DOCTOR BLOODBATH is presently available for free on You Tube—just search for that title. The print viewed had a title card that read BUTCHER KNIFE, presumably an alternate title. By the way, the 1973 UK feature HORROR HOSPITAL (starring Michael Gough and Robin Askwith) was later released on VHS under the name DOCTOR BLOODBATH and has nothing to do with the Nick Millard film. You’ll know within 60 seconds if you are watching the correct film.

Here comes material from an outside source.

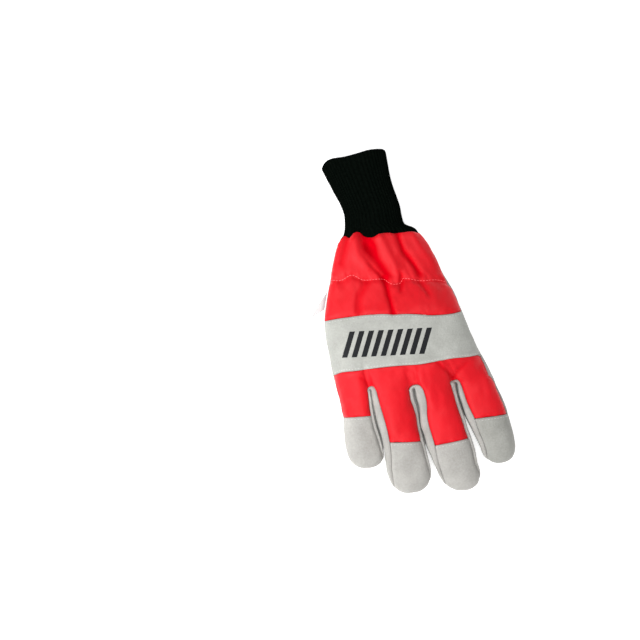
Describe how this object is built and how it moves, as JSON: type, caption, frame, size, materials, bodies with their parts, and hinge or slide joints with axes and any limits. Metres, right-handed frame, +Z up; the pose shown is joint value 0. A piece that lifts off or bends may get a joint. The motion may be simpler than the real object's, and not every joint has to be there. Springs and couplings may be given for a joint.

Like my favorite punk-rock from the 60’s and 70’s, DOCTOR BLOODBATH sets out to offend rather than to present any particular viewpoint—alienating people of ALL viewpoints, like an anarchist tossing a stink-bomb into a meeting of the UN—and has a cheap/throwaway quality which gives a stiff middle finger to traditional standards of professionalism, all the while delivering an edgy and atmospheric product full of attitude and cheap thrills. What more could you want? Remember the single "Hot Pistol" by the late great Fred Cole (released under the band name KING BEE), where there is a 60-cycle electronic hum on the master, heard clearly for a few seconds before and after the song, and a constant presence throughout. It used to put a smile on my face whenever I played that record as I thought about how people who were into squeaky-clean fusion music or ECM-style chamber jazz (sounding like it was recorded in a vacuum) would react if they heard "Hot Pistol". Somehow the greasy fingerprints of the artist’s creation of the artifact, left as a reminder for us, add to the grungy, grimy greatness of that record, and DOCTOR BLOODBATH provides a similar kind of experience.